Vegetarians and vegans get the message: To be a normal person, you have to eat meat. And lately in popular culture, the crazed behavior of a vegetarian gone off the rails appears more and more often.
In the critically acclaimed French-Belgian horror film "Raw", released last year, protagonist Justine, a lifelong vegetarian, is forced to eat raw rabbit kidney as part of a hazing ritual at veterinary school. She discovers she has a taste for flesh — including, of course, of the human variety.
"The Vegetarian", a prize-winning South Korean novella by Han Kang, explores the exact opposite trajectory. The main character, Yeoung-hye, is unable to sleep at night, haunted by nightmares of blood, flesh, and carnage. She throws out all the animal products in her house and goes vegetarian.
But as Yeoung-hye tries to distance herself from the violence associated with eating, she wastes away, losing so much weight that her bones begin to protrude. She eventually begins to believe she has become a plant, and ends up in a psychiatric hospital. As her mother warns her early in the book: “Stop eating meat, and the world will devour you whole.”
These are fictionalized extremes, but they reflect the scrutiny that real-life vegetarians face, both for quitting meat and for breaking their own rules. Eventually, 86 percent of vegetarians return to meat, according to 2014 study from the Humane Research Council, and 43 percent say that they find it difficult to keep their diet “pure.”

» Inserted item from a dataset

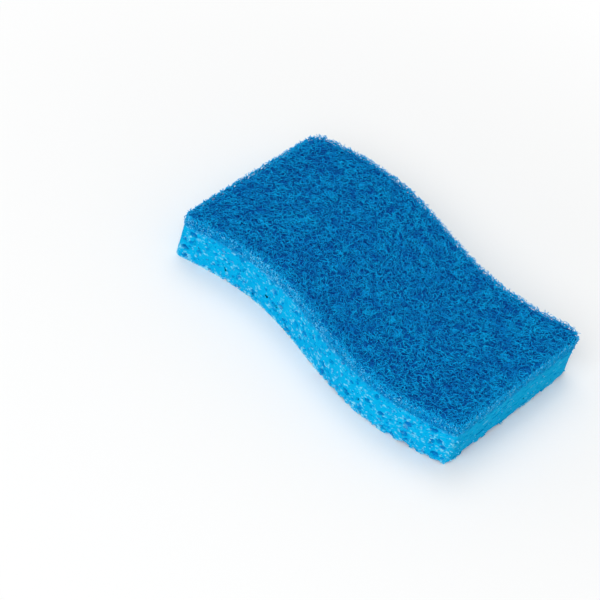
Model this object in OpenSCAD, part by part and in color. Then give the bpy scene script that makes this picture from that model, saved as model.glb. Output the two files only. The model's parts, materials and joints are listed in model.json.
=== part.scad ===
// Kitchen scrub sponge: a block of cellulose foam with a non-woven scouring
// pad glued over its top. Both are cut to one outline, whose long edges swing
// in and out like a wave, so that the sponge sits well in a hand.
//
// The sponge lies on its cellulose face. The origin is in the middle of that
// face, X runs along the sponge and Z points up, out of the pad.

/* [Outline] */
// Length of the sponge, from end to end
sponge_l = 112; // [80:1:160]
// Width of the sponge, measured straight across
sponge_w = 66; // [45:1:95]
// How far the wave carries the long edges to each side of straight
wave_depth = 5.3; // [0:0.1:9]
// Radius of the four corners, seen from above
corner_r = 2; // [1.5:0.5:9]

/* [Cellulose block] */
// Thickness of the cellulose block
block_h = 13; // [10:0.5:25]
// Half the width of the largest pores
pore_max = 2.5; // [1.4:0.1:3]
// Half the width of the smallest pores
pore_min = 0.9; // [0.6:0.1:1.3]
// Height of a pore in the long sides as a share of its width
pore_flatness = 0.56; // [0.4:0.01:0.9]
// The same share in the two ends, where the pores are drawn out into slits
slit_flatness = 0.2; // [0.15:0.01:0.9]
// How far a pore may lean to one side, in degrees
pore_lean = 16; // [0:1:40]
// Distance between neighbouring pores along the long sides
side_pitch = 4; // [3.2:0.1:9]
// Distance between neighbouring slits along the ends
end_pitch = 5.2; // [4:0.1:9]
// Height from one row of pores to the next in the cut sides and ends
row_pitch = 3.2; // [2.4:0.1:5]
// Distance between neighbouring pores in the underside
base_pitch = 6.6; // [5:0.1:12]

/* [Scouring pad] */
// Thickness of the scouring pad
pad_h = 4.5; // [3:0.1:9]
// Radius of the soft upper edge of the pad
pad_edge_r = 1.8; // [0.5:0.1:2.4]
// Depth of the hollows between the strands of the web
web_depth = 0.7; // [0:0.05:1]
// Distance between neighbouring strands that run side by side
web_pitch = 6.2; // [4:0.1:12]

/* [Hidden] */

cellulose_blue = [0.07, 0.68, 0.88];
pad_blue = [0.02, 0.41, 0.68];

// Points of the outlines: this many on each corner, and one every few
// millimetres along the edges of the block and of the pad
corner_steps = 5;
block_step = 4;
pad_step = 2;

// Solid cellulose left between the highest pores and the glued face
glue_margin = 0.8;

// How far a pore strays from its place, as a share of the pitch or its size
stray = 0.4;

// Slope of the wave where it is steepest. Every pore in a wall has its centre
// past the wall by this share of its half width, so a pore only narrows
// inwards, and no two of them cut a crumb loose between them.
steepest = 2 * PI * wave_depth / sponge_l;

// Pores keep this far from the ends of their wall, clear of the next wall's
corner_free = (2 - steepest) * pore_max;

// Y of the wave's middle line at x, which both long edges follow
function wave(x) = -wave_depth * sin(360 * x / sponge_l);

// Half the width of the sponge at x, which falls along a quarter circle in
// the corners
function half_width(x) =
    let (past = max(0, abs(x) - sponge_l / 2 + corner_r))
    sponge_w / 2 - corner_r + sqrt(max(0, corner_r * corner_r - past * past));

// How deep inside the outline a point lies, with the wave taken out of y
function inset(x, y) =
    let (past = [abs(x) - sponge_l / 2 + corner_r, abs(y) - sponge_w / 2 + corner_r])
    corner_r - norm([max(0, past.x), max(0, past.y)]) - min(0, max(past.x, past.y));

// Places across a span of twice half_span: crowded over the corners at both
// ends, and at most step apart between them
function stations(half_span, step) =
    let (
        flat = half_span - corner_r,
        count = ceil(2 * flat / step),
        bend = [for (i = [0 : corner_steps - 1]) flat + corner_r * cos(90 * i / corner_steps)]
    )
    concat(
        [for (b = bend) -b],
        [for (i = [0 : count]) flat * (2 * i / count - 1)],
        [for (i = [corner_steps - 1 : -1 : 0]) bend[i]]
    );

module outline(step) {
    xs = stations(sponge_l / 2, step);
    near_edge = [for (x = xs) [x, wave(x) - half_width(x)]];
    far_edge = [for (x = xs) [-x, wave(-x) + half_width(x)]];
    polygon(concat(near_edge, far_edge));
}

// Half the width of a pore for a random number from -1 to 1: many are small
// and a few are large
function pore_size(chance) = pore_min + (pore_max - pore_min) * pow(chance, 2);

// One pore: a bubble that the setting foam has flattened into a lens, with
// half_l as half its width. It is what two equal balls have in common.
module pore(half_l, flatness) {
    half_h = half_l * flatness;
    ball_r = (half_l * half_l + half_h * half_h) / (2 * half_h);
    intersection() {
        translate([0, 0, half_h - ball_r]) sphere(ball_r, $fn = 24);
        translate([0, 0, ball_r - half_h]) sphere(ball_r, $fn = 24);
    }
}

// The pores that one upright cut has opened, in a wall along the X axis that
// follows the wave if bent is 1 and faces along Y if out is 1, or back if it
// is -1. The lowest row breaks out through the lower edge and leaves it ragged.
module wall_pores(wall_l, pitch, flatness, bent, out, seed) {
    length = wall_l - 2 * corner_free;
    columns = floor(length / pitch);
    rows = round(block_h / row_pitch);
    chance = rands(-1, 1, 5 * columns * rows, seed);
    for (i = [0 : columns - 1], j = [0 : rows - 1]) {
        k = 5 * (i * rows + j);
        half_l = pore_size(chance[k]);
        x = ((i + 0.5 + stray * chance[k + 1]) / columns - 0.5) * length;
        past = half_l * (steepest + stray / 2 * abs(chance[k + 2]));
        highest = block_h - glue_margin - half_l;
        z = highest * min(1, max(0, j + stray * chance[k + 3]) / (rows - 1));
        translate([x, bent * wave(x) + out * past, z])
            rotate([0, pore_lean * chance[k + 4], 0])
                pore(half_l, flatness);
    }
}

// The near long side is at -1 and the far one at 1
module long_side_pores(side) {
    translate([0, side * sponge_w / 2, 0])
        wall_pores(sponge_l, side_pitch, pore_flatness, 1, side, 40 + side);
}

// The left end is at -1 and the right one at 1
module end_pores(side) {
    translate([side * sponge_l / 2, 0, 0])
        rotate([0, 0, 90])
            wall_pores(sponge_w, end_pitch, slit_flatness, 0, -side, 50 + side);
}

// The pores that the level cut has opened in the underside, clear of those in
// the walls. Their centres lie below it.
module base_pores() {
    free = [sponge_l, sponge_w] - 4 * [1, 1] * pore_max;
    columns = floor(free.x / base_pitch);
    rows = floor(free.y / base_pitch);
    chance = rands(-1, 1, 4 * columns * rows, 60);
    for (i = [0 : columns - 1], j = [0 : rows - 1]) {
        k = 4 * (i * rows + j);
        half_l = pore_size(chance[k]);
        x = ((i + 0.5 + stray * chance[k + 1]) / columns - 0.5) * free.x;
        y = ((j + 0.5 + stray * chance[k + 2]) / rows - 0.5) * free.y;
        below = stray * half_l * pore_flatness * abs(chance[k + 3]);
        translate([x, wave(x) + y, -below]) pore(half_l, pore_flatness);
    }
}

module cellulose_block() {
    color(cellulose_blue)
    difference() {
        linear_extrude(block_h) outline(block_step);
        long_side_pores(-1);
        long_side_pores(1);
        end_pores(-1);
        end_pores(1);
        base_pores();
    }
}

// One family of strands that run side by side and sway as they go, turned
// about Z by turn. It is 1 along the middle of a strand and 0 between two.
function strands(x, y, turn, pitch) =
    let (
        along = x * cos(turn) + y * sin(turn),
        across = y * cos(turn) - x * sin(turn),
        sway = 0.4 * pitch * sin(360 * along / (3.1 * pitch))
    )
    1 - abs(sin(180 * (across + sway) / pitch));

// Height of the web at a point, from 0 in a hollow to 1 on a strand. Three
// families of strands cross each other.
function web(x, y) = max(
    strands(x, y, 12, web_pitch),
    strands(x, y, 77, web_pitch * 1.13),
    strands(x, y, 134, web_pitch * 0.92)
);

// Height of the pad at a point, with the wave taken out of y
function pad_top(x, y) =
    let (past = max(0, pad_edge_r - inset(x, y)))
    pad_h - pad_edge_r + sqrt(max(0, pad_edge_r * pad_edge_r - past * past))
        - web_depth * (1 - web(x, y));

module scouring_pad() {
    xs = stations(sponge_l / 2, pad_step);
    ys = stations(sponge_w / 2, pad_step);
    last_x = len(xs) - 1;
    last_y = len(ys) - 1;

    // The top is a grid of points, one column of it for each place along X
    top = [for (x = xs, v = ys)
        let (y = v * half_width(x) / (sponge_w / 2))
        [x, wave(x) + y, pad_top(x, y)]];

    // The glued face needs points below the two long edges only
    near_base = [for (x = xs) [x, wave(x) - half_width(x), 0]];
    far_base = [for (x = xs) [x, wave(x) + half_width(x), 0]];
    first_near = len(top);
    first_far = first_near + last_x + 1;

    color(pad_blue)
    translate([0, 0, block_h])
    polyhedron(
        points = concat(top, near_base, far_base),
        faces = concat(
            [for (i = [0 : last_x - 1], j = [0 : last_y - 1], half = [0, 1])
                let (a = i * (last_y + 1) + j, b = a + last_y + 1)
                half == 0 ? [a, a + 1, b + 1] : [a, b + 1, b]],
            [for (i = [0 : last_x - 1], side = [0 : 2])
                let (
                    near_top = i * (last_y + 1),
                    far_top = near_top + last_y,
                    near = first_near + i,
                    far = first_far + i
                )
                side == 0 ? [near_top, near_top + last_y + 1, near + 1, near]
                : side == 1 ? [far_top + last_y + 1, far_top, far, far + 1]
                : [near, near + 1, far + 1, far]],
            [concat([for (j = [last_y : -1 : 0]) j], [first_near, first_far])],
            [concat(
                [for (j = [0 : last_y]) last_x * (last_y + 1) + j],
                [first_far + last_x, first_near + last_x]
            )]
        )
    );
}

cellulose_block();
scouring_pad();
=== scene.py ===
# A wavy kitchen scrub sponge: a block of blue cellulose foam with a darker
# matted scouring pad glued over its top. It lies on its foam side.
import json
import math

import bpy
import numpy as np
from mathutils import Matrix, Vector

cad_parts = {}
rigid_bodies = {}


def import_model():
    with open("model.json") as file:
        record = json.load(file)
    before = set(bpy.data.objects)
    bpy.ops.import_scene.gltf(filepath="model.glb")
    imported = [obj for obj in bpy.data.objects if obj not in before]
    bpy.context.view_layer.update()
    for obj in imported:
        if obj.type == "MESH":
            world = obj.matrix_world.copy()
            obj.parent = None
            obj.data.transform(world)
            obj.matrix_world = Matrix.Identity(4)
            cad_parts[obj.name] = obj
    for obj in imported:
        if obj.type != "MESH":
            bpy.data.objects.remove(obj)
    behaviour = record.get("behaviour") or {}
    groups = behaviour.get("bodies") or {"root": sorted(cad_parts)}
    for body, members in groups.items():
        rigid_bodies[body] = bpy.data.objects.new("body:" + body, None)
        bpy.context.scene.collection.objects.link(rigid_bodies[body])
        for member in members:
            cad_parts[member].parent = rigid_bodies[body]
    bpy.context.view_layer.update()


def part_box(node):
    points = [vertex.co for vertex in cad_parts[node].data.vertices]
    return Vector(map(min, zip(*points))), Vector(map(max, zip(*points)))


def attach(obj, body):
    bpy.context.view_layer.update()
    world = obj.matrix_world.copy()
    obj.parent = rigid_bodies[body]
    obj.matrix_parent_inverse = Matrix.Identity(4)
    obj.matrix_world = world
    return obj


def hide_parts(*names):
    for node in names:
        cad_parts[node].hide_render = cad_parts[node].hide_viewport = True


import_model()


# Cellulose block. The real one is viscose cooked with crystals of salt, which
# wash out and leave the pores, then sliced and dried. The slab and the pad on
# its back are stamped out together with a wavy knife.
mm = 0.001
wave_depth = 5.3 * mm
corners = ((1, 1, 5.5 * mm), (-1, 1, 4.5 * mm), (-1, -1, 3 * mm), (1, -1, 2 * mm))
corner_segments = 6
cell = 1.6 * mm
block_low, block_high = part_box("cellulose_block")
sponge_length = block_high.x - block_low.x
sponge_width = block_high.y - block_low.y - 2 * wave_depth
half_span = np.array([sponge_length, sponge_width]) / 2
block_height = block_high.z - block_low.z


def wave(x):
    """How far the knife's wave carries the long sides along Y at x."""
    return -wave_depth * np.sin(2 * np.pi * np.asarray(x) / sponge_length)


def inset(x, y):
    """How deep a point lies inside the outline, before the wave bends it."""
    radius = np.zeros(np.shape(x))
    for sx, sy, corner_radius in corners:
        radius[(np.asarray(x) * sx >= 0) & (np.asarray(y) * sy >= 0)] = corner_radius
    past_x = np.abs(x) - half_span[0] + radius
    past_y = np.abs(y) - half_span[1] + radius
    outside = np.hypot(np.maximum(past_x, 0), np.maximum(past_y, 0))
    return radius - outside - np.minimum(np.maximum(past_x, past_y), 0)


def deselect_all():
    """Leaves nothing selected, the CAD nodes included."""
    for thing in bpy.data.objects:
        thing.select_set(False)


def stamped_slab(name, low, high, size):
    """A slab with the sponge's outline, divided into cells of about size."""
    deselect_all()
    bpy.ops.mesh.primitive_cube_add(size=1, location=(0, 0, (low + high) / 2))
    slab = bpy.context.object
    slab.name = name
    slab.scale = (sponge_length, sponge_width, high - low)
    bpy.ops.object.transform_apply(location=True, rotation=True, scale=True)

    # Round the four upright edges. The corners at the back are worn rounder.
    touching = size / 100
    for sx, sy, corner_radius in corners:
        bpy.ops.object.mode_set(mode="EDIT")
        bpy.ops.mesh.select_mode(type="EDGE")
        bpy.ops.mesh.select_all(action="DESELECT")
        bpy.ops.object.mode_set(mode="OBJECT")
        corner = Vector((sx * half_span[0], sy * half_span[1]))
        for edge in slab.data.edges:
            ends = [slab.data.vertices[v].co for v in edge.vertices]
            edge.select = all((end.xy - corner).length < touching for end in ends)
        bpy.ops.object.mode_set(mode="EDIT")
        bpy.ops.mesh.bevel(offset=corner_radius, segments=corner_segments)

    # Cut it into cells across each direction
    spans = ((sponge_length, 0), (sponge_width, 0), (high - low, (low + high) / 2))
    for axis, (span, middle) in enumerate(spans):
        cuts = math.ceil(span / size)
        normal = [0, 0, 0]
        normal[axis] = 1
        for i in range(1, cuts):
            point = [0, 0, 0]
            point[axis] = middle + span * (i / cuts - 0.5)
            bpy.ops.mesh.select_all(action="SELECT")
            bpy.ops.mesh.bisect(plane_co=point, plane_no=normal)
    bpy.ops.object.mode_set(mode="OBJECT")
    return slab


def points_of(mesh):
    """The mesh's points as an array with a row for each."""
    flat = np.empty(3 * len(mesh.vertices))
    mesh.vertices.foreach_get("co", flat)
    return flat.reshape(-1, 3)


def move_points(mesh, points):
    """Puts the mesh's points where the array says."""
    mesh.vertices.foreach_set("co", points.ravel())
    mesh.update()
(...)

“It’s so frustrating to me that a vegan who will occasionally eat animal products is often referred to as a cheater,” says Brian Kateman, founder of the Reducetarian Foundation, which aims to help people cut back on meat consumption. “Or a vegetarian who eats meat when they’re drunk is lazy. But the word that we use to describe everyone else is ‘omnivore,’ which is actually way kinder.”

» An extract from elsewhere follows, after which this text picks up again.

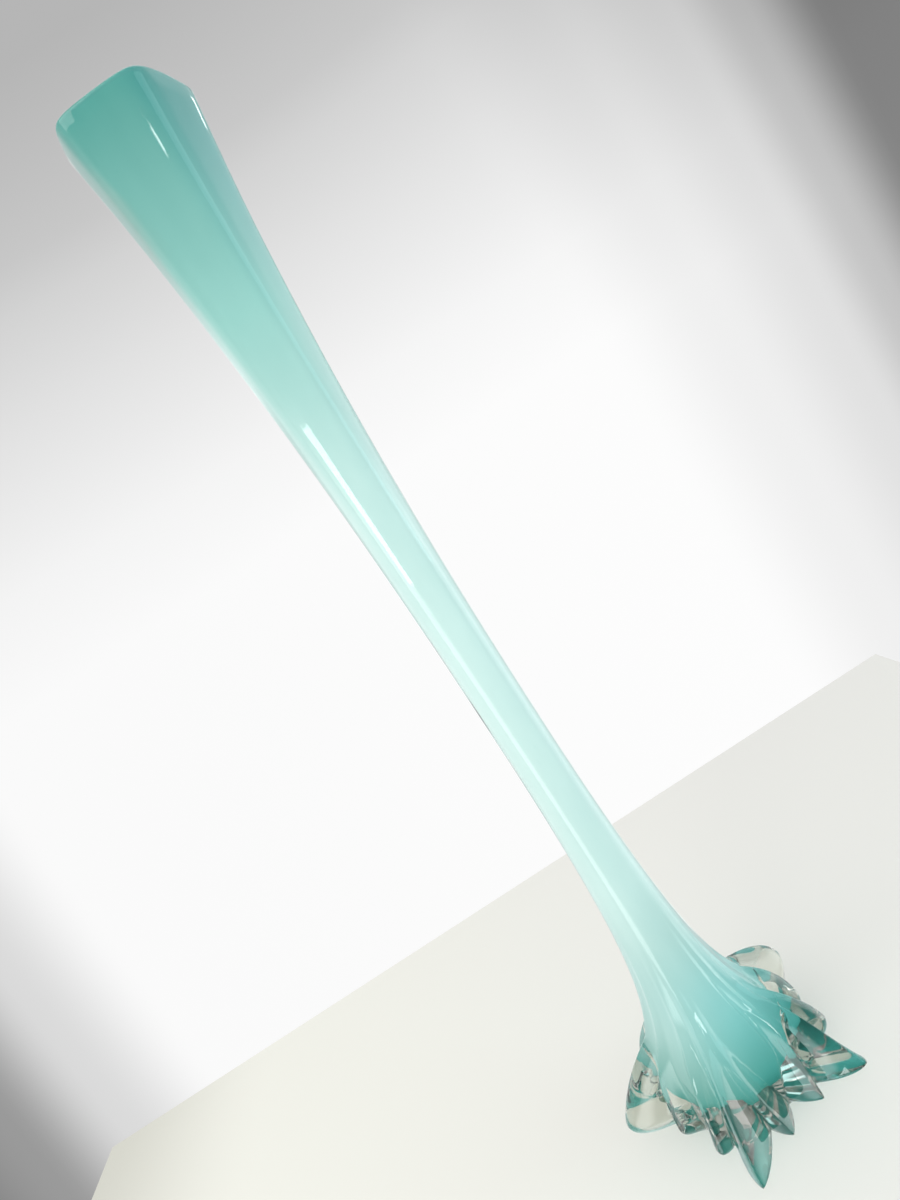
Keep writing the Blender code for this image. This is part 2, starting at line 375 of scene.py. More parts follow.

There’s a reason that vegetarians face this kind of double standard. Carnism is the ideology that conditions us to eat animals and justifies that behavior, according to vegan psychologist Melanie Joy, who has had meatmares herself. Like any dominant cultural belief, there’s a tendency to ridicule those who challenge it.
It’s why you hear the phrase “militant vegan” and see a joke like “save a cow, eat a vegetarian” on a bumper sticker.

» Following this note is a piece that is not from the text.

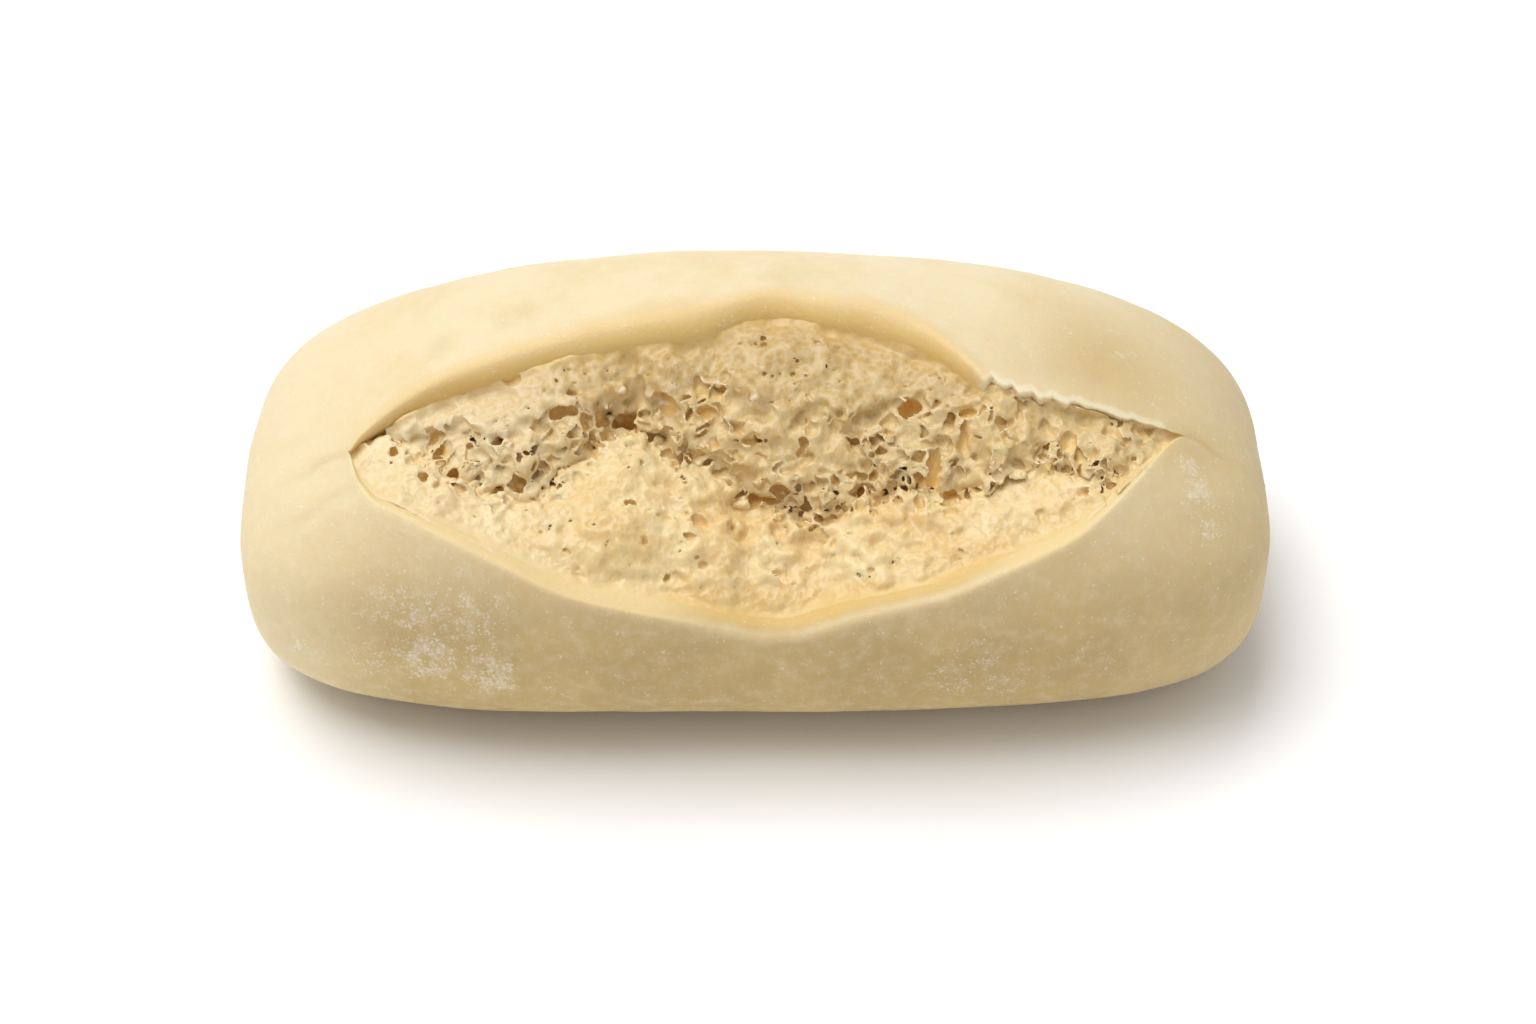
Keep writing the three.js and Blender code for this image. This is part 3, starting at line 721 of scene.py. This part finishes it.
crust = {
    "stations": [520, 260],
    "columns": 132,  # from the upper lip over the back and the sole to the lower lip
    "crowding": 0.62,  # how much closer the columns lie near the lips
    "rimColumns": 9,
    "bowlColumns": 4,
    "lowerRim": 1.1,  # radius of the lip's rounded edge
    "upperRim": 1.5,
    "tornRim": 0.34,  # at the right, where the upper lip is a thin torn edge
    "closedRim": 0.02,  # share of a rim's radius that is left past the ends of the split
    "innerRun": 1.7,  # how far the inner side of a lip slopes on before it dives into the crumb
    "innerSteps": [[0.5, 0.0], [1.0, 0.0], [1.1, 1.0]],  # points on that side, as shares of the run and the dive
    "dive": 3.0,
    "lowerSlope": 52.0,
    "upperSlope": 52.0,
    "tornSlope": 96.0,  # over 90 the torn lip is undercut
    "bowlDepth": 26.0,
    "lipSwell": 0.7,
    "lipSwellWidth": 3.5,
    "narrowest": 0.06,  # degrees between the lips past the ends of the split
    "swells": [[21.0, 0.42, 1], [9.0, 0.13, 2], [3.6, 0.045, 3], [1.5, 0.016, 4]],  # spacing, height, seed
    "jags": [[0.9, 1.0, 31], [2.3, 0.6, 32]],  # the same for the teeth of the torn lip
    "jagReach": 2.0,  # degrees
    "endFade": 12.0,
    "soleFade": [0.5, 5.0],
    "reliefTo": 2.2,  # how far down the inner sides of the lips the relief goes
    "axisBlend": [3.0, 11.0],  # distances from the axis over which the crust's own direction takes over
    "tornSwell": 0.25,  # share of the swell along the torn lip
    "creaseWave": [0.5, 0.9],  # how far a crease sways, and how fast
}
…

“Carnivores are never expected in our culture to be equally as accommodating, even a fraction as accommodating, as our vegetarians and our vegans,” says Samuel Boerboom, author of "The Political Language of Food". He blames meatmares on the fact that it’s so difficult for vegans to gain acceptance.
“A meatmare is obviously something punitive, something that hurts, something that causes pain,” Boerboom said. “It’s the culture’s way of getting back at you and calling into question the decision to reject meat.”
We all struggle with food and the way it affects our bodies, our social lives, and our planet — and for some, our dreams.
“I don’t want to pathologize vegans,” Joy says. But she does think there’s something to the notion that meatmares might stem from vegans processing some sort of trauma through their dreams, including guilt for having eaten meat in the past.
To alleviate some of that feeling, she says, don’t expect perfection of yourself or the people around you. “Recognize that good people participate in harmful practices, and that doesn’t make them bad people.”
The food choices we make are shaped by culture, fashion, and tradition — and, of course, our cravings. We can’t entirely escape our animal nature.
Perhaps that’s why, years later, I’m still stuck on a simple nightmare about a cheeseburger. It encapsulated a tug-of-war between body and mind: The impulse to bite into that burger was unwelcome, and it tested the strength of my self-control. Temptation won out — and I woke up feeling terrible about it.
But the dream only reinforced my sense that the reward wasn’t worth the repercussions. Maybe, to stick to their goals, those who have forsaken meat simply need to dream of eating the stuff.